Monday, July 09, 2007

On-Line Guitar Lessons Shut Down on YouTube

Editor's note. I know this is a bit off topic, but thought it is yet another illustration of the recklessness, selfishness, and thoughtlessness of big music:

This reported by NPR:

YouTube Guitar Lessons Pulled in Copyright Spat

By Frank Langfitt

Morning Edition, July 6, 2007. Thousands of guitar students lost a valuable resource last week. The most popular guitar teacher on YouTube saw his more than 100 videos yanked from the site. The reason: a music company accused him of copyright infringement for an instructional video on how to play a Rolling Stones song.

Complete article

Keywords: digital copyright online law legal download upload peer to peer p2p file sharing filesharing music movies indie independent label freeculture creative commons pop/rock artists riaa independent mp3 cd favorite songs


John Newlin said...

Excuse my ignorance of copyright law here.

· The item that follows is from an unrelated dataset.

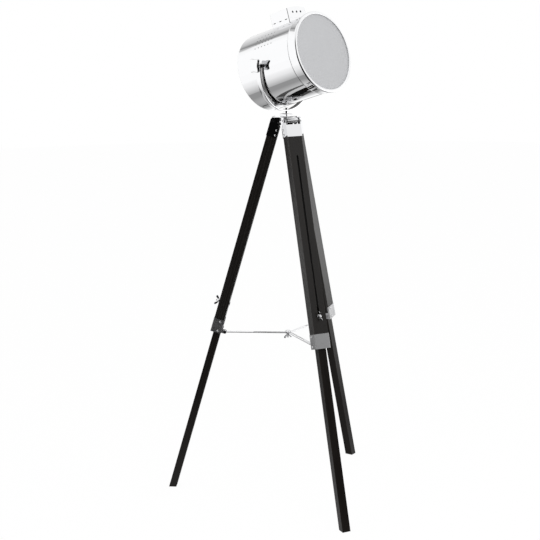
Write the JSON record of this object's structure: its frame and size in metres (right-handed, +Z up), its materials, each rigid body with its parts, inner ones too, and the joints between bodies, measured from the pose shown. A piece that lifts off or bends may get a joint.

When a party claims that another party is infringing on their copyright, is there a requirement that they also show that the infringement causes damages?

Let's say that in this case, the videos do infringe the copyright, but even if they do is the copyright holder somehow being damaged by this? Or does that not matter?

AMD FanBoi said...

I thought that Fair Use included educational uses -- and especially non-profit educational uses. This seems to be both education, and non-profit, as well as evidence that the DMCA is a piece of crap when misused this way.

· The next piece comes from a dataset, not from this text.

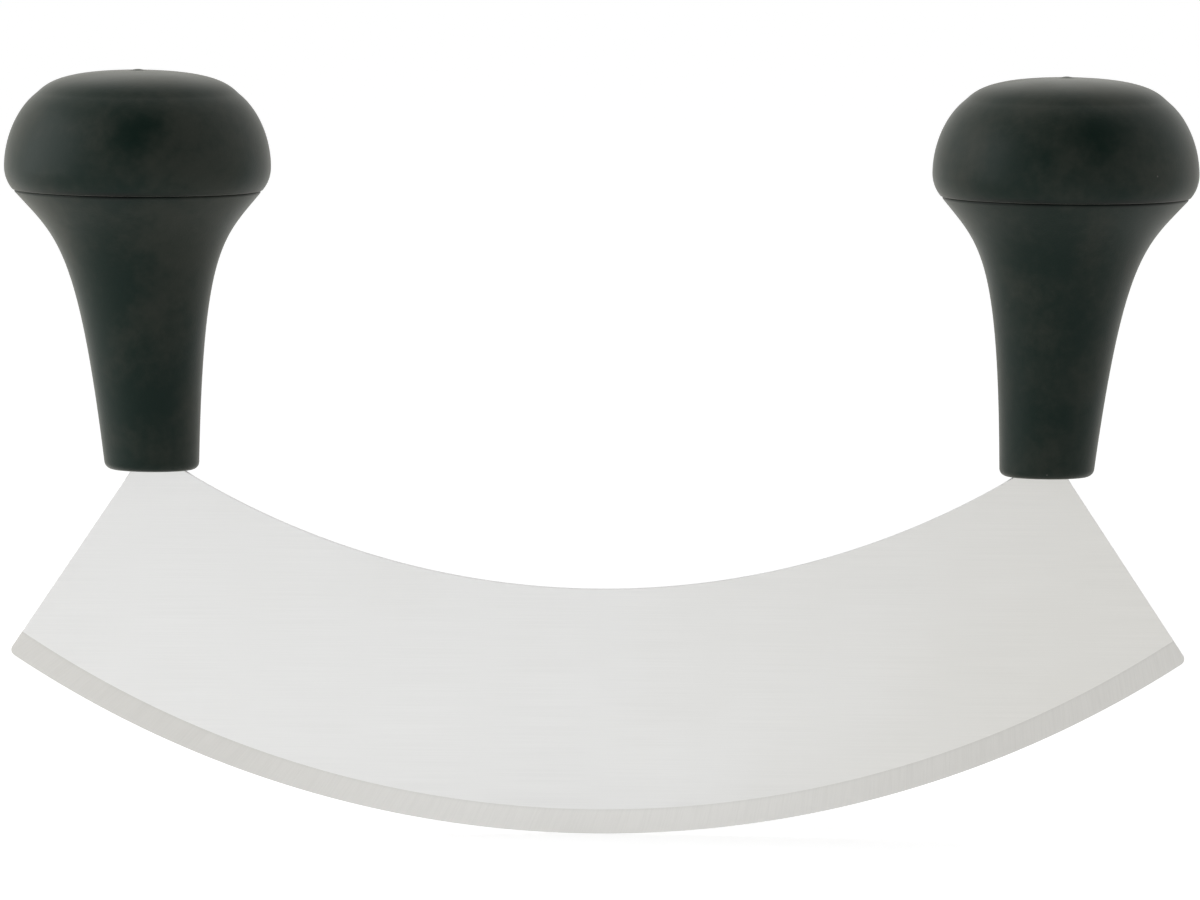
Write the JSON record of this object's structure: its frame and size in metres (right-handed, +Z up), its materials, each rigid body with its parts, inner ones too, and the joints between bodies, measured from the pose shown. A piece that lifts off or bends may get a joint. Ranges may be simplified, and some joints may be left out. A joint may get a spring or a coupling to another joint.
{
  "type": "mezzaluna",
  "caption": "Curved rocking knife with a bevelled steel blade and an upright knob handle at each end, for chopping herbs on a board.",
  "frame": {"origin": "lowest point of the cutting edge, midway along the blade and in the middle of its thickness", "axes": "+X along the blade, +Y square to the blade's flat faces, +Z up from the cutting edge to the knobs"},
  "size_m": [0.1626, 0.0362, 0.1043],
  "materials": {
    "blade_steel": "satin, with a fine grain along the blade and a darker ground bevel",
    "grip_plastic": "black moulded plastic with a soft satin sheen",
    "fastener_steel": "plain spring steel and washer steel"
  },
  "bodies": {
    "root": {"blade": "blade_steel", "left_grip_stem": "grip_plastic", "left_head_cap": "grip_plastic", "left_tang_washer": "fastener_steel", "left_tang_pin": "fastener_steel", "right_grip_stem": "grip_plastic", "right_head_cap": "grip_plastic", "right_tang_washer": "fastener_steel", "right_tang_pin": "fastener_steel"}
  },
  "joints": []
}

And YouTube are a bunch of cowards to roll-over this way at the first e-mail or fax they receive from a "purported" copyright owner.

Actions like this one give the public at large complete disrespect for the laws as now written and enforced.

Reluctant Raconteur said...


I believe that there is a requirement in the DMCA to remove and then sort out the validity (guilty unless proven otherwise), not really optional to YouTube

John Newlin said...

I found a nice article on wikipedia on FairUse.

Here's a blurb (I hope this is fair use!)

Notwithstanding the provisions of sections 106 and 106A, the fair use of a copyrighted work, including such use by reproduction in copies or phonorecords or by any other means specified by that section, for purposes such as criticism, comment, news reporting, teaching (including multiple copies for classroom use), scholarship, or research, is not an infringement of copyright. In determining whether the use made of a work in any particular case is a fair use the factors to be considered shall include—

1. the purpose and character of the use, including whether such use is of a commercial nature or is for nonprofit educational purposes;
2. the nature of the copyrighted work;
3. the amount and substantiality of the portion used in relation to the copyrighted work as a whole; and
4. the effect of the use upon the potential market for or value of the copyrighted work.

For (1) and (4) in this case, it's pretty obviously fair use. Unless (4) perhaps is cutting into sales of sheet music. Although you don't see the sheet music in these lessons, just the mechanics of how to play the chords and notes.

I'm not sure how (2) and (3) would apply.